# [Work to be completed]
Return, exactly as written, every line from the first line of the data below through the line that contains "tuna: matte and".

# [Dataset excerpt]
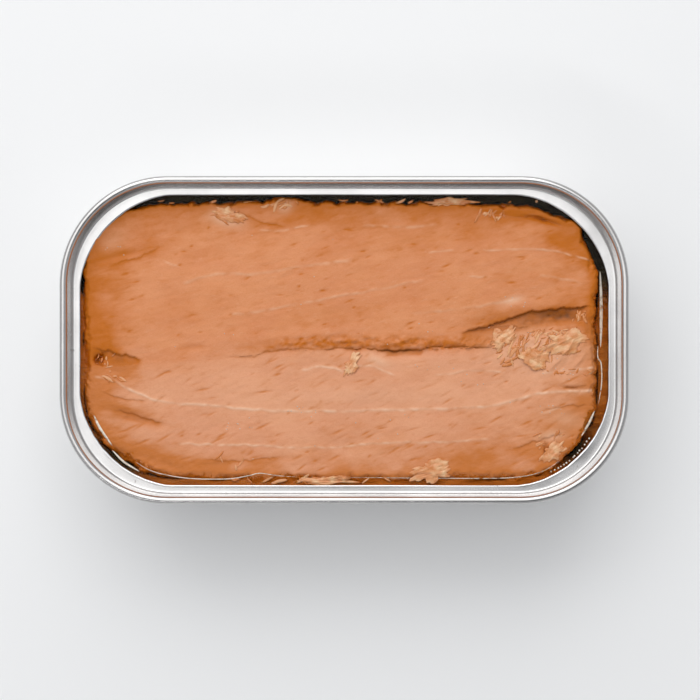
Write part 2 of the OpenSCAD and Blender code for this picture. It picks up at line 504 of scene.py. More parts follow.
@dataclass(frozen=True)
class Flesh:
    """Cooked tuna: matte and fine-grained, stained and wet along its edges."""

    name: str
    plain: tuple[float, float, float]
    light: tuple[float, float, float]
    front_plain: tuple[float, float, float] = (0.71, 0.298, 0.156)
    front_light: tuple[float, float, float] = (0.77, 0.346, 0.186)
    stained: tuple[float, float, float] = (0.555, 0.148, 0.010)
    pale: tuple[float, float, float] = (0.86, 0.52, 0.34)
    dark: tuple[float, float, float] = (0.016, 0.006, 0.001)
    grain_turn: float = 14.0
    roughness: float = 0.55
    shine: float = 0.2

    def material(self) -> bpy.types.Material:
        """Builds the finish.

        Returns:
            The material.
        """
        s = Shader(self.name)
        wet, pale, dark = s.attribute("wet"), s.attribute("pale"), s.attribute("dark")
        fibres = s.noise(s.place((0.7, 2.6, 1.0), self.grain_turn), detail=4.0, rough=0.6, warp=0.8)
        fine = s.noise(s.place((3.6, 5.0, 4.0), self.grain_turn), detail=3.0, rough=0.65)
        clouds = s.noise(s.place((0.09, 0.16, 0.1), self.grain_turn), detail=3.0)
        patches = s.noise(s.place((0.35, 0.8, 0.5), self.grain_turn), detail=5.0, rough=0.62)
        front, cloudy = s.attribute("front"), clouds.between(0.3, 0.7)
        ground = s.mix(front, s.mix(cloudy, self.plain, self.light), s.mix(cloudy, self.front_plain, self.front_light))
        ground = s.mix(fibres.between(0.5, 0.85) * 0.22, ground, self.pale)
        ground = s.mix((1.0 - fine.between(0.25, 0.55)) * 0.24, ground, self.stained)
        ground = s.mix(patches.between(0.52, 0.75) * 0.26, ground, self.stained)
        soaked = (wet + (patches - 0.5) * 1.5 * (wet * (1.15 - wet)) * 2.0).clamped()
        ground = s.mix(soaked, ground, self.stained)
        ground = s.mix((pale + (fine - 0.5) * 0.3 * pale).clamped(), ground, self.pale)
        ground = s.mix(dark.clamped(), ground, self.dark)
        rough = self.roughness - soaked * 0.26 + (fine - 0.5) * 0.1
        relief = s.bump(fine, 0.045, under=s.bump(fibres, 0.030))
        return s.finish(Base_Color=ground, Roughness=rough.clamped(), Normal=relief, Specular_IOR_Level=self.shine)


# ------------------------------------------------------------------ helpers on meshes


def only(geom: list, *kinds: type) -> list:
    """The vertices, edges or faces of the kinds that are asked for."""
    return [g for g in geom if isinstance(g, kinds)]


def grow(bm: bmesh.types.BMesh, edges: list, move: tuple | Vector) -> list:
    """Extrudes edges and moves what grows.

    Args:
        bm: The mesh.
        edges: The edges.
        move: How far the new ones go.

    Returns:
        The new edges and vertices.
    """
    grown = bmesh.ops.extrude_edge_only(bm, edges=edges)["geom"]
    bmesh.ops.translate(bm, verts=only(grown, POINT), vec=move)
    return only(grown, POINT, EDGE)


def swing(bm: bmesh.types.BMesh, geom: list, centre: tuple | Vector, axis: tuple, angle: float, steps: int) -> list:
    """Spins a section.

    Args:
        bm: The mesh.
        geom: The section's edges and vertices.
        centre: A point on the axis.
        axis: The axis.
        angle: How far, in radians.
        steps: In how many steps.

    Returns:
        The last copy of the section.
    """
    return bmesh.ops.spin(bm, geom=geom, cent=centre, axis=axis, dvec=(0, 0, 0), angle=angle, steps=steps,
                          use_merge=False, use_normal_flip=False, use_duplicate=False)["geom_last"]


def places(bm: bmesh.types.BMesh) -> np.ndarray:
    """The mesh's points as rows of X, Y and Z."""
    return np.array([v.co[:] for v in bm.verts])


def settle(bm: bmesh.types.BMesh, x: np.ndarray, y: np.ndarray, z: np.ndarray) -> None:
    """Puts the mesh's points where they are said to be."""
    for vert, spot in zip(bm.verts, zip(x, y, z)):
        vert.co = spot


# ------------------------------------------------------------------ the can's plan and its sweeps


@dataclass
class Plan:
    """The can's rounded rectangle, from the frame's box and the corner radius."""

    corner: float = 20.0
    low: Vector = field(default_factory=lambda: Vector(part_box("lid_ring")[0]) / MM)
    high: Vector = field(default_factory=lambda: Vector(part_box("lid_ring")[1]) / MM)

    @property
    def half_x(self) -> float:
        """Half the length of the block between the corners' centres."""
        return (self.high.x - self.low.x) / 2 - self.corner

    @property
    def half_y(self) -> float:
        """Half the width of that block."""
        return (self.high.y - self.low.y) / 2 - self.corner

    @property
    def top(self) -> float:
        """Height of the seam's crown."""
        return self.high.z

    def offset(self, x: np.ndarray, y: np.ndarray) -> tuple[np.ndarray, np.ndarray]:
        """Offset of places from the block between the corners' centres."""
        return (np.sign(x) * np.maximum(np.abs(x) - self.half_x, 0),
                np.sign(y) * np.maximum(np.abs(y) - self.half_y, 0))

    def reach(self, x: np.ndarray, y: np.ndarray) -> np.ndarray:
        """Distance of places outwards from that block."""
        return np.hypot(*self.offset(x, y))

    def sweep(self, bm: bmesh.types.BMesh, section: list, turn_steps: int = 26, run_steps: int = 10) -> list:
        """Sweeps edges that stand over +X of the first corner once round the can.

        Args:
            bm: The mesh.
            section: The edges and their vertices.
            turn_steps: Steps round a corner.
            run_steps: Steps along a straight.

        Returns:
            The last copy of the section.
        """
        geom = section
        corners = [(1, 1), (-1, 1), (-1, -1), (1, -1)]
        runs = [(-2 * self.half_x, 0), (0, -2 * self.half_y), (2 * self.half_x, 0), (0, 2 * self.half_y)]
        for (cx, cy), run in zip(corners, runs):
            centre = (cx * self.half_x, cy * self.half_y, 0)
            geom = swing(bm, geom, centre, (0, 0, 1), math.pi / 2, turn_steps)
            for _ in range(run_steps):
                geom = grow(bm, only(geom, EDGE), (run[0] / run_steps, run[1] / run_steps, 0))
        return geom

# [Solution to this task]
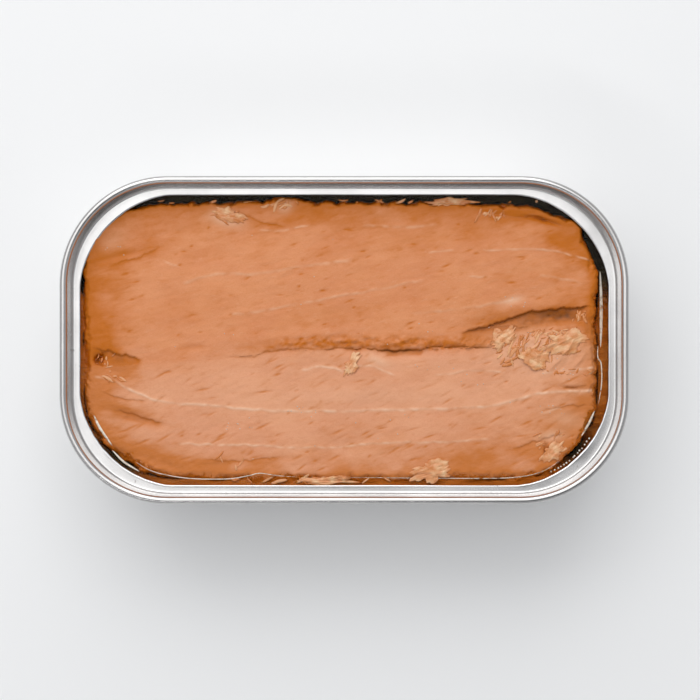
Write part 2 of the OpenSCAD and Blender code for this picture. It picks up at line 504 of scene.py. More parts follow.
@dataclass(frozen=True)
class Flesh:
    """Cooked tuna: matte and fine-grained, stained and wet along its edges."""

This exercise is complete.